Prohm officially began his first season in charge of the Cyclones on Tuesday with the team’s annual media day.

Iowa State has all the pieces to make a run at the league title and more – provided that Prohm can handle coaching college basketball at the highest level, of course.

In the minds of Prohm’s players, the Cyclones have nothing to worry about.

“Coach (Prohm) is in here earning our trust and our respect every day,” said senior forward Georges Niang. “Even though he’s not trying to cross any of our toes, he puts his foot down when he needs to and lets us know that stuff needs to get done. I think he has a great combination of how to keep us motivated…and still be stern and be able to get the most out of us.”

Fred Hoiberg’s departure for the Chicago Bulls after five mostly successful seasons gave Prohm a shot at a national title. The roster Hoiberg left behind for Prohm is loaded.

Niang, a likely preseason first-team All-American, second-team All-Big 12 point guard Monte Morris and league defensive player of the year Jameel McKay headline one of the nation’s most talented starting units. Throw in veterans like Naz Long, Matt Thomas, Abdel Nader and transfer Deonte Burton, and Prohm might just have the best roster a new Power Five coach has inherited since Bill Guthridge took over for Dean Smith at North Carolina in 1997.

Guthridge reached the Final Four with his first team.

Prohm isn’t shying away from the notion that Iowa State is among the handful of teams with serious national title aspirations.

“Yeah, they’re realistic,” Prohm said when asked about the sky-high expectations for this year’s team. “I think we have the opportunity to have a very special season.”

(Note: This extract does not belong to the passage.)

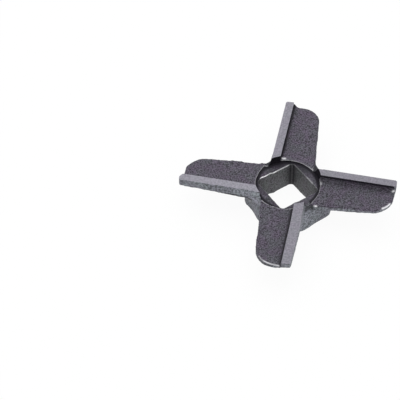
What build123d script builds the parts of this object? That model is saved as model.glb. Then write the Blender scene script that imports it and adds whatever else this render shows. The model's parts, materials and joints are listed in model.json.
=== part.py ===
from build123d import *
import os
from math import radians, sqrt, tan

# Four-armed meat grinder knife, cast in one piece and then ground along its cutting strips.
# The hub stands on z = 0 with its axis on Z, and the ground cutting face looks up.
# One arm points along +X. Its cutting edge is on the +Y side, so the knife turns anticlockwise from above.
# Lengths are in millimetres and angles in degrees.

# Whole knife
arm_count = 4
swing_diameter = 49.3
total_height = 9.1

# Arm outline, seen from above
lead_offset = 4.8
lead_angle = 1.1
trail_offset = 5.45
trail_angle = 3.8
gap_radius = 2.2
tip_corner_radius = 3.8
strip_tip_radius = 0.5

# Cutting strip and the rough back of the arm behind it
strip_width = 1.85
step_height = 1.35
step_foot_radius = 0.3
back_fall_root = 0.55
back_fall_tip = 0.15
back_edge_radius = 0.25
gap_wall_draft = 10

# Arm thickness under the cutting edge and at the trailing edge, at the root and at the tip
lead_depth_root = 3.0
lead_depth_tip = 1.9
trail_depth_root = 1.65
trail_depth_tip = 0.9

# Square hub under the arms, which widens upwards
hub_width = 15.3
hub_height = 4.7
hub_draft = 2.5
hub_corner_radius = 2.0
hub_root_radius = 1.4

# Rib under each arm
rib_reach = 20.5
rib_foot = 3.3
rib_offset = 0.4
rib_width = 4.0
rib_draft = 6
rib_edge_radius = 0.8

# Square drive hole and the round recess over it
drive_width = 10.0
drive_corner_radius = 0.9
drive_edge_break = 0.2
recess_diameter = 14.6
recess_depth = 2.0

# Distance by which a cutting shape passes the surface that it has to clear
overrun = 1.0

# Distance within which two points count as one
tolerance = 0.001

# Worked out from the sizes above
swing_radius = swing_diameter / 2
arm_angle = 360 / arm_count
recess_floor = total_height - recess_depth
back_top = total_height - step_height


def lead_y(x):
    """Leading edge of the arm along +X."""
    return lead_offset - x * tan(radians(lead_angle))


def step_y(x):
    """Inner edge of the cutting strip."""
    return lead_y(x) - strip_width


def trail_y(x):
    """Trailing edge of the arm along +X."""
    return x * tan(radians(trail_angle)) - trail_offset


tip_x = sqrt(swing_radius**2 - lead_y(swing_radius) ** 2)


def along_arm(at_root, at_tip, x):
    """Value at x of a size that runs evenly from the axis to the tip."""
    return at_root + (at_tip - at_root) * x / tip_x


def lead_under(x):
    """Height of the lower edge of the leading face."""
    return total_height - along_arm(lead_depth_root, lead_depth_tip, x)


def back_z(x):
    """Height of the rough back at the trailing edge."""
    return back_top - along_arm(back_fall_root, back_fall_tip, x)


def trail_under(x):
    """Height of the lower edge of the trailing face."""
    return back_z(x) - along_arm(trail_depth_root, trail_depth_tip, x)


def rib_side(z):
    """Distance of the rib's sides from its middle at a height."""
    return rib_width / 2 - (back_top - z) * tan(radians(rib_draft))


def at_step_foot(edge):
    """Whether an edge runs along the foot of the cutting strip."""
    return abs((edge @ 0).Z - back_top) + abs((edge @ 1).Z - back_top) < tolerance


def on_border(edge):
    """Whether an edge runs along the border of the outline."""
    middle = edge @ 0.5
    return outline.wire().distance_to((middle.X, middle.Y, 0)) < tolerance


# Outline of one arm
with BuildSketch() as arm_outline:
    with BuildLine():
        Polyline(
            (0, lead_y(0)),
            (tip_x, lead_y(tip_x)),
            (tip_x, trail_y(tip_x)),
            (0, trail_y(0)),
            close=True,
        )
    make_face()
    tip_corners = arm_outline.vertices().group_by(Axis.X)[-1].sort_by(Axis.Y)
    fillet(tip_corners[-1], strip_tip_radius)
    fillet(arm_outline.vertices().group_by(Axis.X)[-1].sort_by(Axis.Y)[0], tip_corner_radius)

# Outline of all arms, rounded where one arm runs into the next
with BuildSketch() as outline:
    with PolarLocations(0, arm_count):
        add(arm_outline.sketch)
    fillet(outline.vertices().sort_by_distance((0, 0, 0))[:arm_count], gap_radius)

# Square hub
with BuildPart() as hub:
    with BuildSketch() as hub_outline:
        Rectangle(hub_width, hub_width, rotation=arm_angle / 2)
        fillet(hub_outline.vertices(), hub_corner_radius)
    extrude(amount=total_height, taper=-hub_draft)

# Space over the rough back of one arm, down to its foot at the cutting strip.
# Its outer side leaves the gap to the next arm standing, and its inner end lies on that arm's cutting edge.
beside_next_arm = Plane(
    origin=Vector(0, lead_offset, 0).rotate(Axis.Z, -arm_angle),
    z_dir=Vector(0, 1, 0).rotate(Axis.Z, -arm_angle - lead_angle),
)
with BuildPart() as over_back:
    for x in (0, tip_x + overrun):
        lean = (total_height + overrun - back_z(x)) * tan(radians(gap_wall_draft))
        with BuildSketch(Plane.YZ.offset(x)):
            with BuildLine():
                Polyline(
                    (step_y(x), back_top),
                    (trail_y(x), back_z(x)),
                    (trail_y(x) - lean, total_height + overrun),
                    (step_y(x), total_height + overrun),
                    close=True,
                )
            make_face()
    loft(ruled=True)
    fillet(over_back.edges().filter_by(at_step_foot), step_foot_radius)
    split(bisect_by=beside_next_arm)

# Space under one arm, outside the hub and rounded where it meets the hub
with BuildPart() as under_arm:
    for x in (lead_offset, tip_x + overrun):
        slope = (lead_under(x) - trail_under(x)) / (lead_y(x) - trail_y(x))
        with BuildSketch(Plane.YZ.offset(x)):
            with BuildLine():
                Polyline(
                    (lead_y(x) + overrun, lead_under(x) + slope * overrun),
                    (trail_y(x) - overrun, trail_under(x) - slope * overrun),
                    (trail_y(x) - overrun, 0),
                    (lead_y(x) + overrun, 0),
                    close=True,
                )
            make_face()
    loft(ruled=True)
    add(hub.part, mode=Mode.SUBTRACT)
    ceiling = under_arm.faces().sort_by(Axis.Z)[-1]
    fillet(ceiling.edges().sort_by_distance((0, 0, total_height))[:3], hub_root_radius)

# Rib under one arm, which runs out towards the tip
with BuildPart() as rib:
    for x, foot in ((hub_width / 2, rib_foot), (rib_reach, lead_under(rib_reach))):
        inside_arm = (lead_under(x) + back_z(x)) / 2
        with BuildSketch(Plane.YZ.offset(x)):
            with BuildLine():
                Polyline(
                    (rib_offset - rib_side(inside_arm), inside_arm),
                    (rib_offset + rib_side(inside_arm), inside_arm),
                    (rib_offset + rib_side(foot), foot),
                    (rib_offset - rib_side(foot), foot),
                    close=True,
                )
            make_face()
    loft(ruled=True)
    underside = rib.faces().sort_by(Axis.Z)[0]
    fillet(underside.edges().sort_by(Axis.Y)[:: len(underside.edges()) - 1], rib_edge_radius)

# The knife
with BuildPart() as knife:
    with BuildSketch(Plane.XY.offset(hub_height)):
        add(outline.sketch)
    extrude(amount=total_height - hub_height)
    with PolarLocations(0, arm_count):
        add(over_back.part, mode=Mode.SUBTRACT)
    sunken = knife.faces().filter_by(lambda face: face.normal_at().Z > 0 and face.center().Z < back_top)
    rough_backs = sunken.sort_by(SortBy.AREA)[-arm_count:]
    fillet(rough_backs.edges().filter_by(on_border), back_edge_radius)
    with PolarLocations(0, arm_count):
        add(under_arm.part, mode=Mode.SUBTRACT)
    with BuildSketch() as hub_foot:
        add(hub_outline.sketch)
    extrude(amount=hub_height, taper=-hub_draft)
    with PolarLocations(0, arm_count):
        add(rib.part)
    with BuildSketch(Plane.XY.offset(recess_floor)):
        Circle(recess_diameter / 2)
    extrude(amount=recess_depth, mode=Mode.SUBTRACT)
    with BuildSketch() as drive:
        Rectangle(drive_width, drive_width, rotation=arm_angle / 2)
        fillet(drive.vertices(), drive_corner_radius)
    extrude(amount=total_height, mode=Mode.SUBTRACT)
    chamfer(knife.edges(Select.LAST).filter_by(Axis.Z, reverse=True), drive_edge_break)

knife.part.label = "grinder_knife"
os.makedirs("parts", exist_ok=True)
export_step(knife.part, "parts/grinder_knife.step")
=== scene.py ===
import json
import math

import bmesh
import bpy
import numpy as np
from mathutils import Matrix, Vector, noise

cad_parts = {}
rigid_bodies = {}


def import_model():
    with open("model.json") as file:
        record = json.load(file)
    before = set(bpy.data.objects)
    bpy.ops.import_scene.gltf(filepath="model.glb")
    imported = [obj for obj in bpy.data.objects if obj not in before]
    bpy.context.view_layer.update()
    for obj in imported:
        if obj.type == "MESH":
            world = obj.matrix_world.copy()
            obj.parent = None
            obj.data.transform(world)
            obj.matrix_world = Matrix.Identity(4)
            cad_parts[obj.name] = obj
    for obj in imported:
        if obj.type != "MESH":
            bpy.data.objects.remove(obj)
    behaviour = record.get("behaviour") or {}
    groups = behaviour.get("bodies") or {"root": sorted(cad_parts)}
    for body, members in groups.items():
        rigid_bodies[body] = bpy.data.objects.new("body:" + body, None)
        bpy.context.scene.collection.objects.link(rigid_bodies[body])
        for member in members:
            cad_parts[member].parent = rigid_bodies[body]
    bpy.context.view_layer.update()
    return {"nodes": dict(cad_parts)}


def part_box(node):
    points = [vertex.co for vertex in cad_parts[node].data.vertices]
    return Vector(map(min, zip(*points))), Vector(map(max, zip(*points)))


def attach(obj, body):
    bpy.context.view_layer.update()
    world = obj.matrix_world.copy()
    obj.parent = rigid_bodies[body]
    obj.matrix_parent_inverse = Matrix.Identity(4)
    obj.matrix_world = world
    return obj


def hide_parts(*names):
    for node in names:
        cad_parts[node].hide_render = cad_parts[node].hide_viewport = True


# Four-armed meat grinder knife, rough cast and ground bright along its cutting strips.
# Lengths in the dictionaries are millimetres and angles are degrees, unless a note says otherwise.
# Two numbers in round brackets are the ends of a range or of a gradual change, unless noted.
mm = 0.001

for leftover in list(bpy.data.objects):  # clear the start-up scene
    bpy.data.objects.remove(leftover)

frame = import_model()
scene = bpy.context.scene
print("frame loaded")


# Camera, standing in front of the knife and looking down on it

cameraView = {
    "place": (40.175, -300.489, 348.872),
    "aim": (-18.859, -6.912, 6.0),
    "roll": -0.508,
    "lens": 181.6,
    "sensor": 36,
    "nearest": 10,
    "farthest": 20000,
}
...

The similarities between what type of styles Prohm and Hoiberg use was cited as a big reason why Iowa State hired him. Hoiberg even lobbied for Prohm to athletic director Jamie Pollard during the hiring process.

To that end, Prohm is going to let his players have a ton of input on how they play. Prohm doesn’t plan many changes, just tweaks that mostly involve techniques to improve Iowa State’s somewhat inconsistent rebounding and defense.

“I don’t need to say, `This is the way we’re doing things guys because this is the way I did it.’ That’s stupid,” Prohm said. “I need to meet these guys halfway.”

Prohm also acknowledged that he’ll be doing quite a bit of learning himself this season. But Prohm said he intends to embrace the unique opportunity he’s been afforded.

“This is a great situation to walk into. No question,” Prohm said. “Is there pressure? Yeah. But who wants a job with no pressure?”